6.5% rates rise proposed, but council wants further cuts

Chris Staynes
Chris Staynes
Dunedin ratepayers are facing a 6.5% draft rates increase for the year: now it is up to the public to tell its council whether or not that rise is acceptable.

A sometimes testy almost seven-hour debate ended the city council's draft annual plan meetings for the year, with the result now set to go out for public consultation, with three days of public hearings set down for May 4.

Although staff had already spent months cutting a forecast 9.1% down to 6.1% by the start of the meetings late last month, the council has again sent them away to find further savings before the annual plan's adoption in June.

The meeting also decided to re-jig rent rises for council tenants, with a $10 a week across the board increase changed to $12 a week for newer flats, and $9 a week for older ones.

The meeting, which was adjourned last Monday, reconvened with a rates rise of about 6.4%, after various increases, including the cost of the John Wilson Ocean Dr reopening at nearly $500,000, were included in the budget.

Deputy mayor Chris Staynes introduced recommendations to extend the work of departmental review groups that were set up earlier in the meeting round, authorising them to work with acting chief executive Athol Stephens to identify further budget reductions in the 2011-12 draft annual plan.

A requirement for increased staffing levels was be reviewed by Mr Stephens to reduce the percentage increase in budgeted staff costs, and further operational savings were to be identified.

The savings were to be reported back to finance, strategy and development meetings by June 27.

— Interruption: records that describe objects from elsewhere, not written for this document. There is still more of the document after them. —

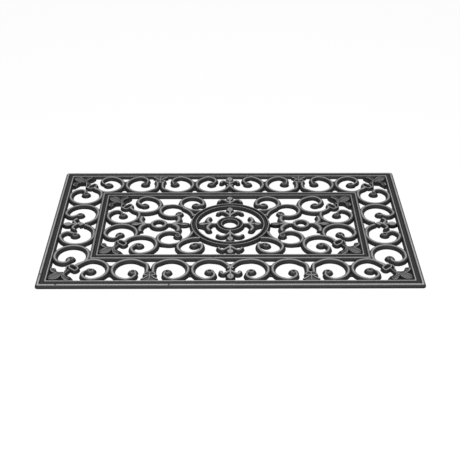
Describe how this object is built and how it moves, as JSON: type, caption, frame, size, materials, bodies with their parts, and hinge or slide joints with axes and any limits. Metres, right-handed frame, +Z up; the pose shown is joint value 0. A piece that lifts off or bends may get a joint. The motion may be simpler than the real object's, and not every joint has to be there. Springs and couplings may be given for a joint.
{
  "type": "rubber door mat",
  "caption": "Open grille door mat in moulded rubber: scrolls, leaf sprays and a ringed medallion inside a double beaded frame.",
  "frame": {"origin": "middle of the underside, on the ground", "axes": "+X along the long side, +Y from the front long side to the back one, +Z up"},
  "size_m": [0.75, 0.45, 0.0084],
  "materials": {
    "rubber": "matt black, as moulded, with a slight sheen on the crests"
  },
  "bodies": {
    "root": {"outer_frame_front": "rubber", "outer_frame_back": "rubber", "outer_frame_left": "rubber", "outer_frame_right": "rubber", "inner_frame_front": "rubber", "inner_frame_back": "rubber", "inner_frame_left": "rubber", "inner_frame_right": "rubber", "border_scrolls_outer_back_right": "rubber", "border_scrolls_inner_back_right": "rubber", "end_scrolls_back_right": "rubber", "border_spray_back_right": "rubber", "lyre_back_right": "rubber", "side_scroll_back_right": "rubber", "corner_scroll_back_right": "rubber", "small_scroll_back_right": "rubber", "arch_scroll_back_right": "rubber", "field_spray_back_right": "rubber", "border_scrolls_outer_back_left": "rubber", "border_scrolls_inner_back_left": "rubber", "end_scrolls_back_left": "rubber", "border_spray_back_left": "rubber", "lyre_back_left": "rubber", "side_scroll_back_left": "rubber", "corner_scroll_back_left": "rubber", "small_scroll_back_left": "rubber", "arch_scroll_back_left": "rubber", "field_spray_back_left": "rubber", "border_scrolls_outer_front_right": "rubber", "border_scrolls_inner_front_right": "rubber", "end_scrolls_front_right": "rubber", "border_spray_front_right": "rubber", "lyre_front_right": "rubber", "side_scroll_front_right": "rubber", "corner_scroll_front_right": "rubber", "small_scroll_front_right": "rubber", "arch_scroll_front_right": "rubber", "field_spray_front_right": "rubber", "border_scrolls_outer_front_left": "rubber", "border_scrolls_inner_front_left": "rubber", "end_scrolls_front_left": "rubber", "border_spray_front_left": "rubber", "lyre_front_left": "rubber", "side_scroll_front_left": "rubber", "corner_scroll_front_left": "rubber", "small_scroll_front_left": "rubber", "arch_scroll_front_left": "rubber", "field_spray_front_left": "rubber", "border_fleur_back": "rubber", "border_fleur_front": "rubber", "medallion_fleur_back": "rubber", "medallion_fleur_front": "rubber", "end_fleur_right": "rubber", "end_fleur_left": "rubber", "side_link_right": "rubber", "side_link_left": "rubber", "medallion_ring": "rubber", "hub_rosette": "rubber"}
  },
  "joints": []
}
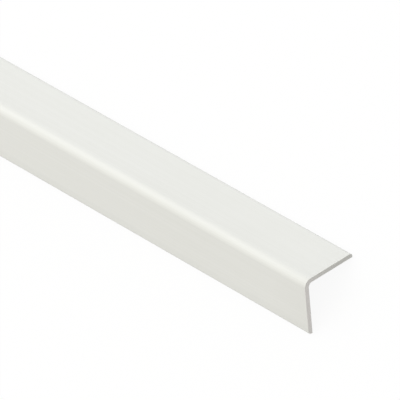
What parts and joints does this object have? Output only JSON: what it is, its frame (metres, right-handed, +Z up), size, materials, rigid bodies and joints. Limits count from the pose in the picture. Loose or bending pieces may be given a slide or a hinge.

Mr Stephens said it was the first time he had seen the recommendations.

He noted additional costs had already been included in the draft plan by councillors, and he was concerned staff were being asked for reductions that were difficult to make.

Cr Staynes said after the meeting any changes could not affect service levels in a way that was "more than minor", as the draft plan had already gone out for consultation.

He said cost reductions should be a "continuous project" at the council.

"We need to capture any savings between now and the adoption of the plan."

Mayor Dave Cull said some proposals to reduce rates, such as a reduction in library hours and cutting the council's electricity fund for people who could not pay their electricity bills, were unacceptable to councillors.

As well, the council had brought forward work on climate change, which showed it was taking that issue seriously.

"The way I see it, this is just further refinement to reviews that have already been set up before this meeting," he told the council.

The recommendations were passed by all councillors, except Cr Lee Vandervis.

Mr Vandervis said the council's failure to "slash and burn" was the reason it had such high debt.